GOAL OF THE EXERCISE:
Copy out all the entries word for word.
--- BEGIN PROVIDED DATA ---
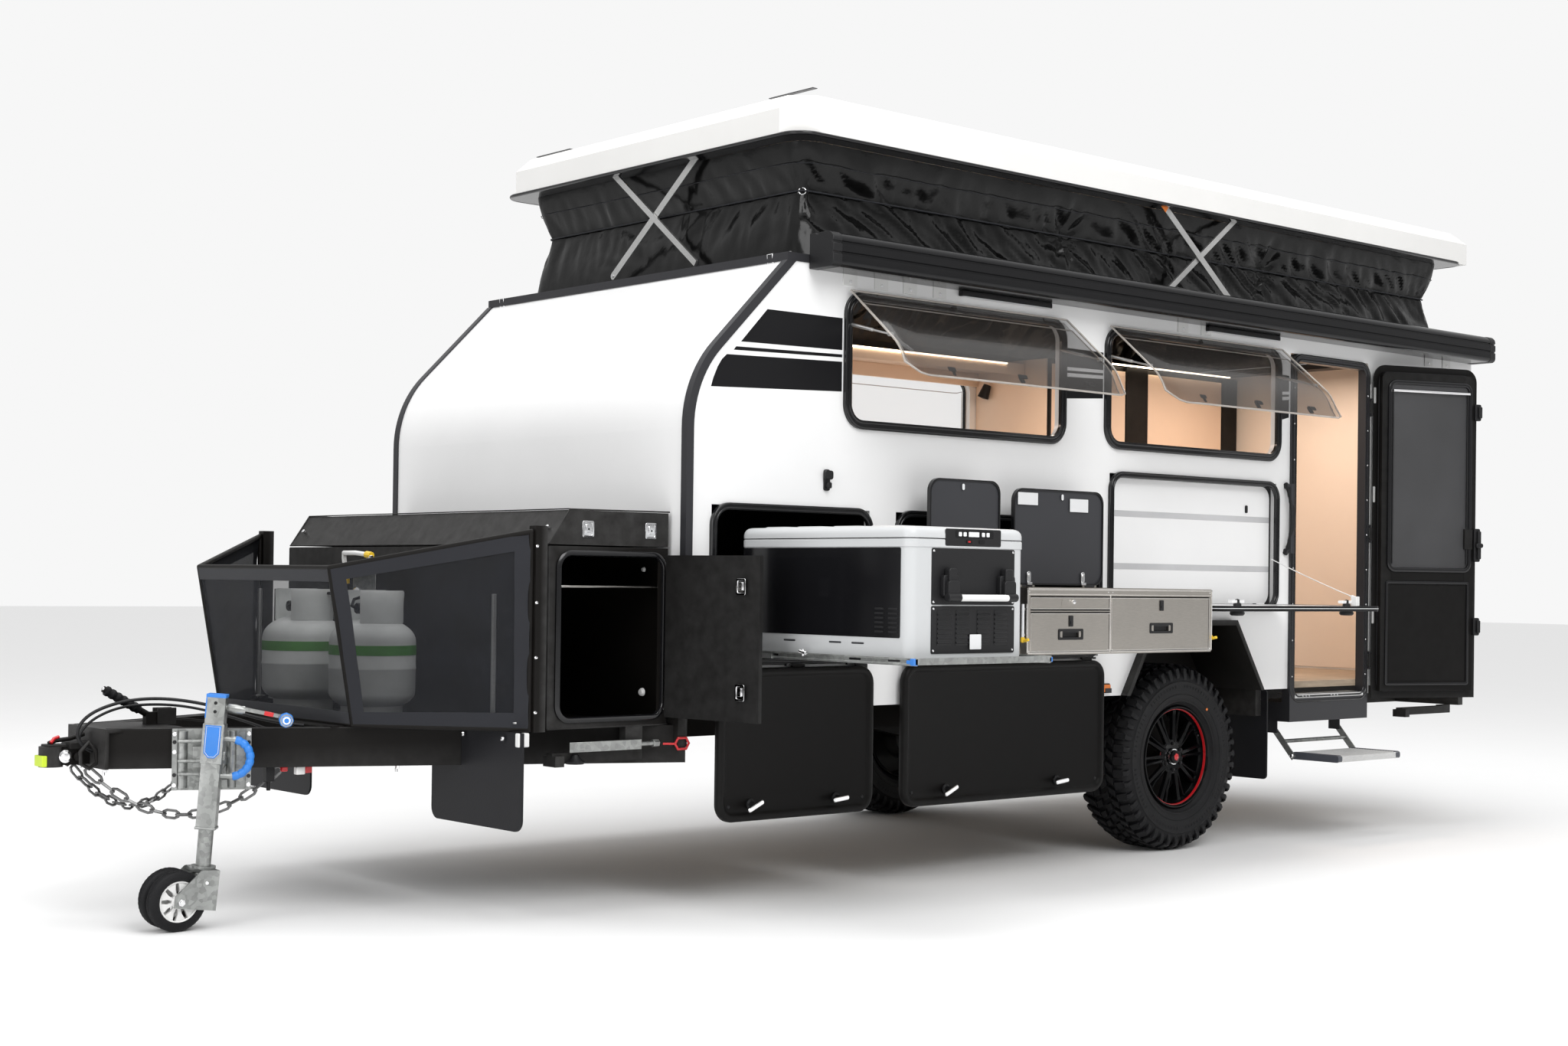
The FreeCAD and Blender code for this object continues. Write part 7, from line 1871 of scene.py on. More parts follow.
@dataclass
class StoneGuard(Assembly):
    """Mesh curtain laced round the gas bottles, with its hems, posts and fittings."""

    slot = "mesh"
    front_top: Triple = (-1.100, 0.480, 1.165)
    front_low: Triple = (-1.005, 0.480, 0.645)
    rear_top: Triple = (-0.622, 0.950, 1.292)
    rear_low: Triple = (-0.622, 0.950, 0.645)
    thick: float = 0.009
    hem: float = 0.045
    columns: int = 64
    rows: int = 44

    def build(self) -> None:
        """Lace the curtain and dress its frame."""
        cloth, hems = Stock(), Stock()
        area, near = 0.0, 0
        for corners, way in sorted(self._panels(), key=lambda panel: panel[1]):
            grid = self._grid(corners, way)
            cloth.skin(grid, around=False)
            area += self._area(grid)
            self._hem(hems, corners, way)
            near += 0 if way == OFF else self.columns * self.rows
        curtain = self.fit(cloth, "guard_curtain", MESH, angle=80)
        # The off-side panel wears the darker, denser copy of the mesh, which paints shade on it.
        curtain.data.materials.append(SHADED_FAR_MESH.material())
        for face in curtain.data.polygons[near:]:
            face.material_index = 1
        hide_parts("guard_mesh")
        border = self.fit(hems, "guard_hems", HEM, angle=60)
        self._fittings()

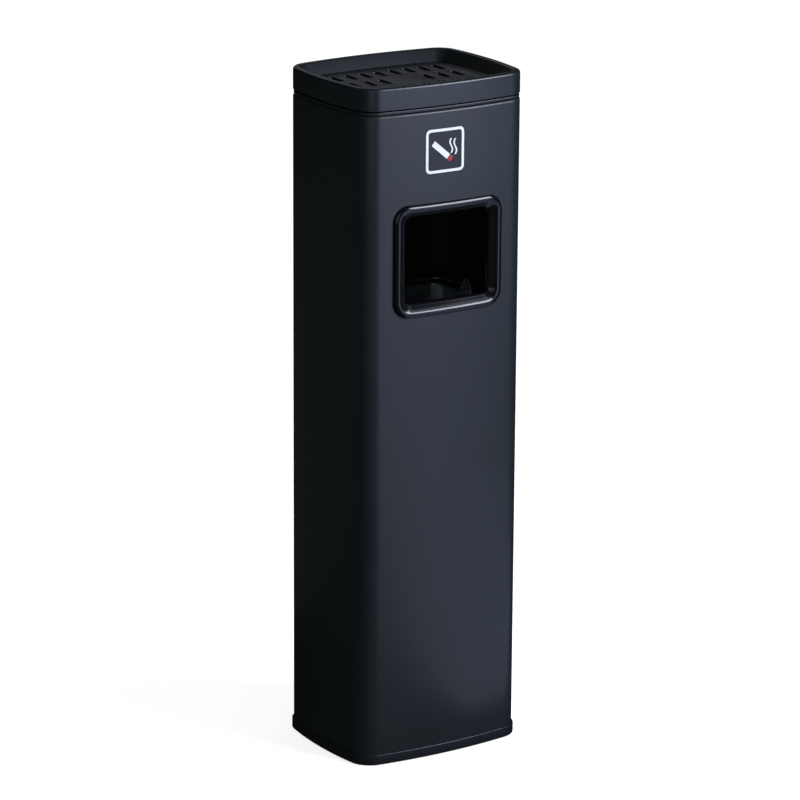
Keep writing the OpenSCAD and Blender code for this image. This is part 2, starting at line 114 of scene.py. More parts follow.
def shape_mesh(base):
    """The object's shape with its modifiers worked in, as a plain mesh; the object is removed."""
    bpy.context.view_layer.update()
    graph = bpy.context.evaluated_depsgraph_get()
    mesh = bpy.data.meshes.new_from_object(base.evaluated_get(graph), depsgraph=graph)
    bpy.data.objects.remove(base)
    return mesh


def line_object(points, closed=True, widths=None):
    """A poly curve through points, flat or not, as an object; a width scales what is drawn along it."""
    curve = bpy.data.curves.new("outline", "CURVE")
    curve.dimensions = "3D"
    line = curve.splines.new("POLY")
    line.points.add(len(points) - 1)
    for i, p in enumerate(points):
        line.points[i].co = (p[0], p[1], p[2] if len(p) > 2 else 0.0, 1.0)
        line.points[i].radius = widths[i] if widths else 1.0
    line.use_cyclic_u = closed
    return linked("outline", curve)


def sweep_tree():
    """Geometry nodes that draw a section along a path and give it a material."""
    tree = bpy.data.node_groups.new("sheet swept round", "GeometryNodeTree")
    face = tree.interface
    face.new_socket("Path", in_out="INPUT", socket_type="NodeSocketGeometry")
    face.new_socket("Section", in_out="INPUT", socket_type="NodeSocketObject")
    face.new_socket("Closed Ends", in_out="INPUT", socket_type="NodeSocketBool")
    face.new_socket("Finish", in_out="INPUT", socket_type="NodeSocketMaterial")
    face.new_socket("Piece", in_out="OUTPUT", socket_type="NodeSocketGeometry")
    put, out = tree.nodes.new("NodeGroupInput"), tree.nodes.new("NodeGroupOutput")
    section = tree.nodes.new("GeometryNodeObjectInfo")
    sweep = tree.nodes.new("GeometryNodeCurveToMesh")
    smooth = tree.nodes.new("GeometryNodeSetShadeSmooth")
    real = tree.nodes.new("GeometryNodeRealizeInstances")
    finish = tree.nodes.new("GeometryNodeSetMaterial")
    join = tree.links.new
    join(put.outputs["Section"], section.inputs["Object"])
    join(put.outputs["Path"], sweep.inputs["Curve"])
    join(section.outputs["Geometry"], sweep.inputs["Profile Curve"])
    join(put.outputs["Closed Ends"], sweep.inputs["Fill Caps"])
    width = tree.nodes.new("GeometryNodeInputRadius")
    join(width.outputs["Radius"], sweep.inputs["Scale"])
    join(sweep.outputs["Mesh"], smooth.inputs["Geometry"])
    join(smooth.outputs["Geometry"], real.inputs["Geometry"])
    join(real.outputs["Geometry"], finish.inputs["Geometry"])
    join(put.outputs["Finish"], finish.inputs["Material"])
    join(finish.outputs["Geometry"], out.inputs["Piece"])
    return tree


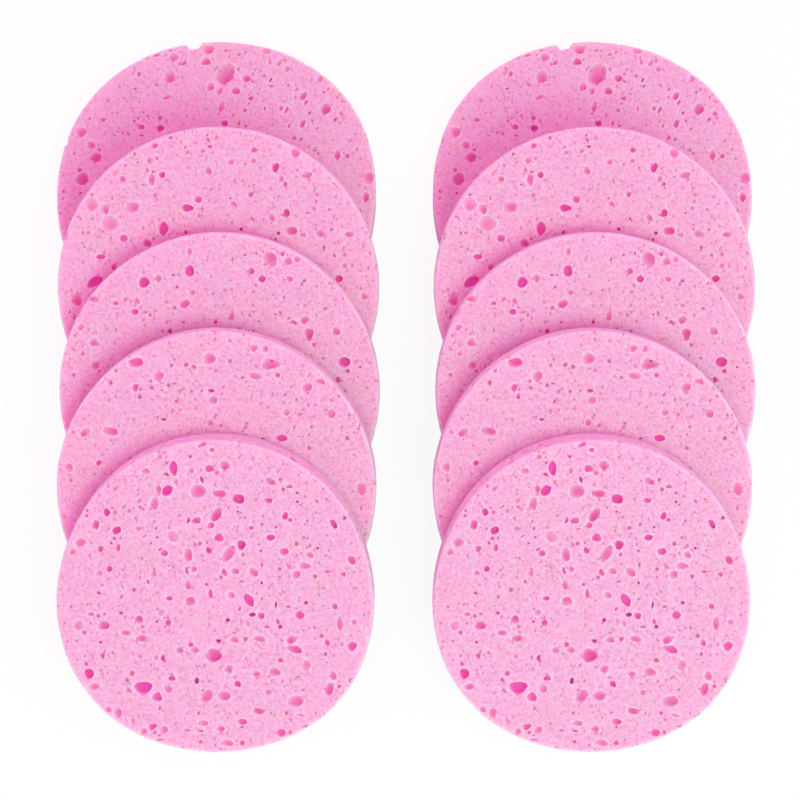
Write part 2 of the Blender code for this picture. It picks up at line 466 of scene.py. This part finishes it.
--- END PROVIDED DATA ---
TASK SOLUTION:
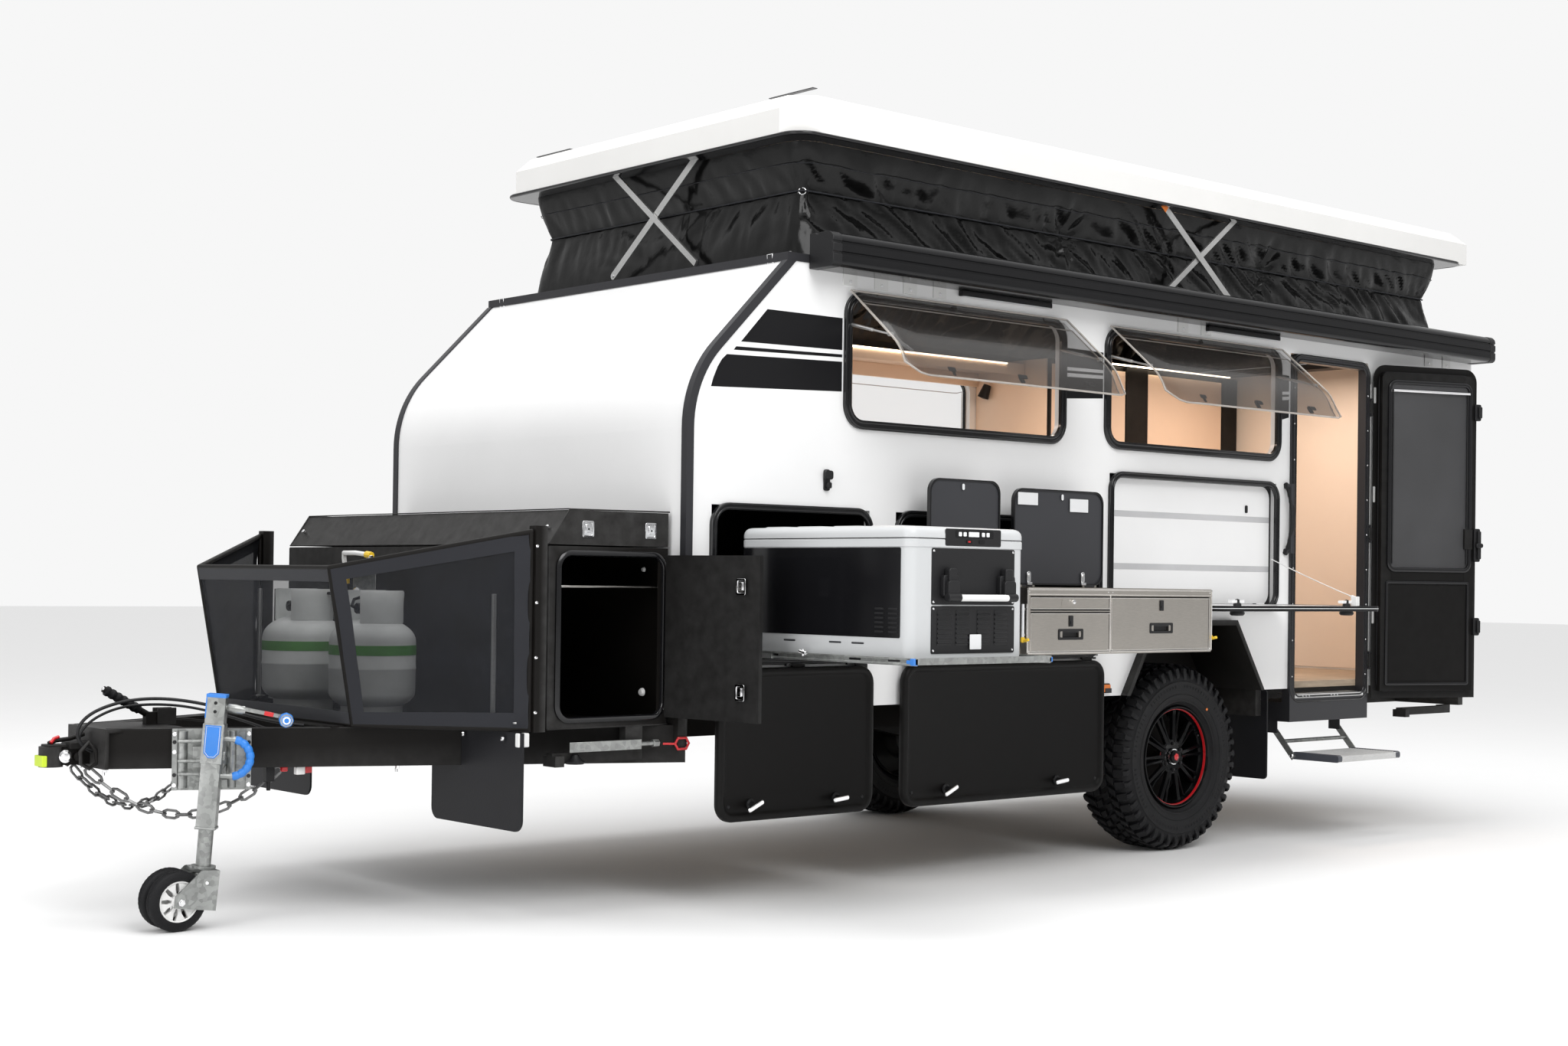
The FreeCAD and Blender code for this object continues. Write part 7, from line 1871 of scene.py on. More parts follow.
@dataclass
class StoneGuard(Assembly):
    """Mesh curtain laced round the gas bottles, with its hems, posts and fittings."""

    slot = "mesh"
    front_top: Triple = (-1.100, 0.480, 1.165)
    front_low: Triple = (-1.005, 0.480, 0.645)
    rear_top: Triple = (-0.622, 0.950, 1.292)
    rear_low: Triple = (-0.622, 0.950, 0.645)
    thick: float = 0.009
    hem: float = 0.045
    columns: int = 64
    rows: int = 44

    def build(self) -> None:
        """Lace the curtain and dress its frame."""
        cloth, hems = Stock(), Stock()
        area, near = 0.0, 0
        for corners, way in sorted(self._panels(), key=lambda panel: panel[1]):
            grid = self._grid(corners, way)
            cloth.skin(grid, around=False)
            area += self._area(grid)
            self._hem(hems, corners, way)
            near += 0 if way == OFF else self.columns * self.rows
        curtain = self.fit(cloth, "guard_curtain", MESH, angle=80)
        # The off-side panel wears the darker, denser copy of the mesh, which paints shade on it.
        curtain.data.materials.append(SHADED_FAR_MESH.material())
        for face in curtain.data.polygons[near:]:
            face.material_index = 1
        hide_parts("guard_mesh")
        border = self.fit(hems, "guard_hems", HEM, angle=60)
        self._fittings()

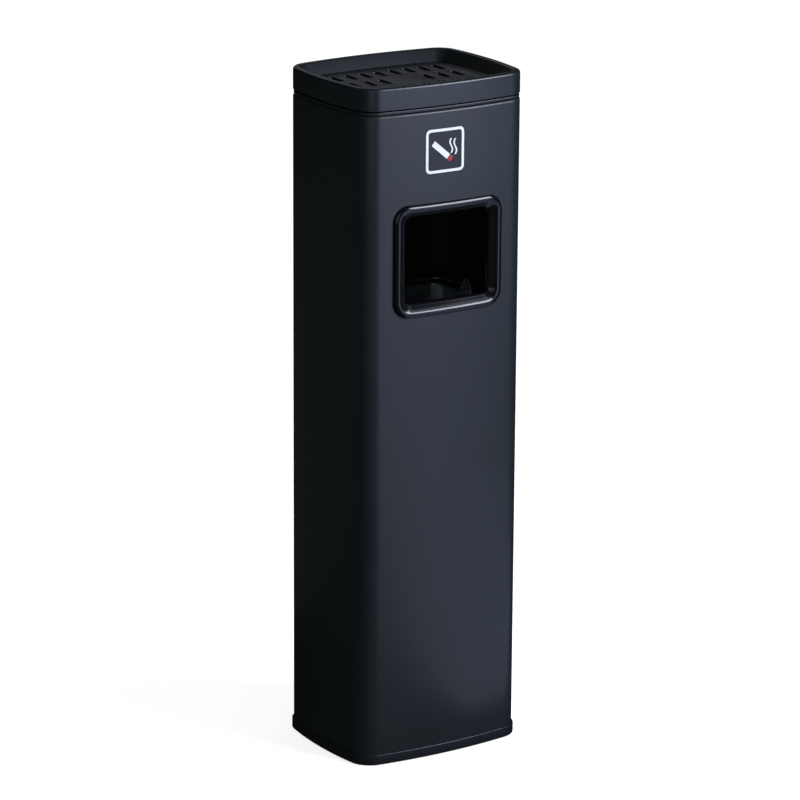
Keep writing the OpenSCAD and Blender code for this image. This is part 2, starting at line 114 of scene.py. More parts follow.
def shape_mesh(base):
    """The object's shape with its modifiers worked in, as a plain mesh; the object is removed."""
    bpy.context.view_layer.update()
    graph = bpy.context.evaluated_depsgraph_get()
    mesh = bpy.data.meshes.new_from_object(base.evaluated_get(graph), depsgraph=graph)
    bpy.data.objects.remove(base)
    return mesh


def line_object(points, closed=True, widths=None):
    """A poly curve through points, flat or not, as an object; a width scales what is drawn along it."""
    curve = bpy.data.curves.new("outline", "CURVE")
    curve.dimensions = "3D"
    line = curve.splines.new("POLY")
    line.points.add(len(points) - 1)
    for i, p in enumerate(points):
        line.points[i].co = (p[0], p[1], p[2] if len(p) > 2 else 0.0, 1.0)
        line.points[i].radius = widths[i] if widths else 1.0
    line.use_cyclic_u = closed
    return linked("outline", curve)


def sweep_tree():
    """Geometry nodes that draw a section along a path and give it a material."""
    tree = bpy.data.node_groups.new("sheet swept round", "GeometryNodeTree")
    face = tree.interface
    face.new_socket("Path", in_out="INPUT", socket_type="NodeSocketGeometry")
    face.new_socket("Section", in_out="INPUT", socket_type="NodeSocketObject")
    face.new_socket("Closed Ends", in_out="INPUT", socket_type="NodeSocketBool")
    face.new_socket("Finish", in_out="INPUT", socket_type="NodeSocketMaterial")
    face.new_socket("Piece", in_out="OUTPUT", socket_type="NodeSocketGeometry")
    put, out = tree.nodes.new("NodeGroupInput"), tree.nodes.new("NodeGroupOutput")
    section = tree.nodes.new("GeometryNodeObjectInfo")
    sweep = tree.nodes.new("GeometryNodeCurveToMesh")
    smooth = tree.nodes.new("GeometryNodeSetShadeSmooth")
    real = tree.nodes.new("GeometryNodeRealizeInstances")
    finish = tree.nodes.new("GeometryNodeSetMaterial")
    join = tree.links.new
    join(put.outputs["Section"], section.inputs["Object"])
    join(put.outputs["Path"], sweep.inputs["Curve"])
    join(section.outputs["Geometry"], sweep.inputs["Profile Curve"])
    join(put.outputs["Closed Ends"], sweep.inputs["Fill Caps"])
    width = tree.nodes.new("GeometryNodeInputRadius")
    join(width.outputs["Radius"], sweep.inputs["Scale"])
    join(sweep.outputs["Mesh"], smooth.inputs["Geometry"])
    join(smooth.outputs["Geometry"], real.inputs["Geometry"])
    join(real.outputs["Geometry"], finish.inputs["Geometry"])
    join(put.outputs["Finish"], finish.inputs["Material"])
    join(finish.outputs["Geometry"], out.inputs["Piece"])
    return tree


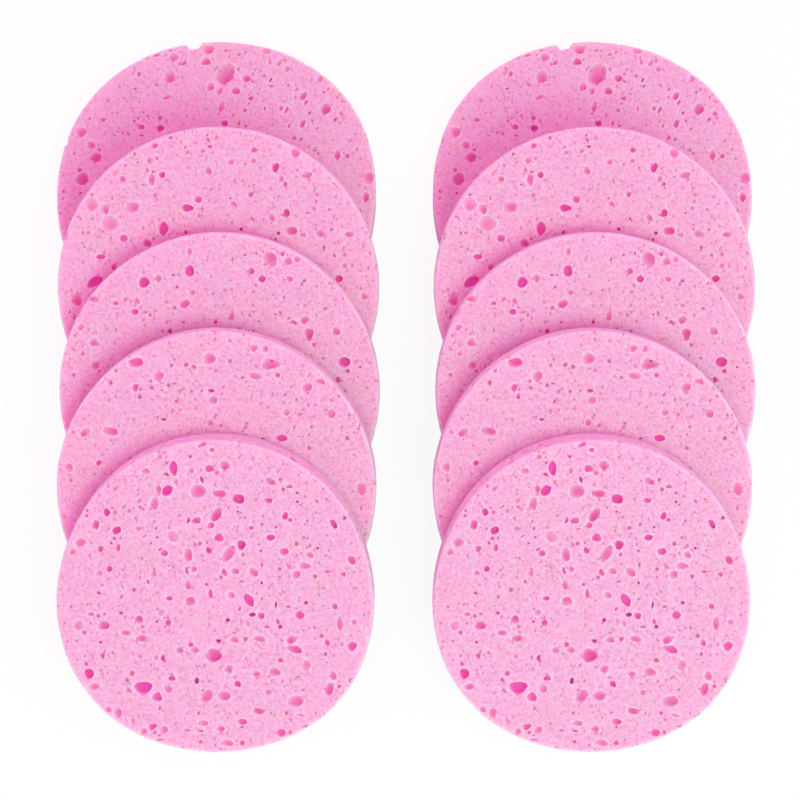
Write part 2 of the Blender code for this picture. It picks up at line 466 of scene.py. This part finishes it.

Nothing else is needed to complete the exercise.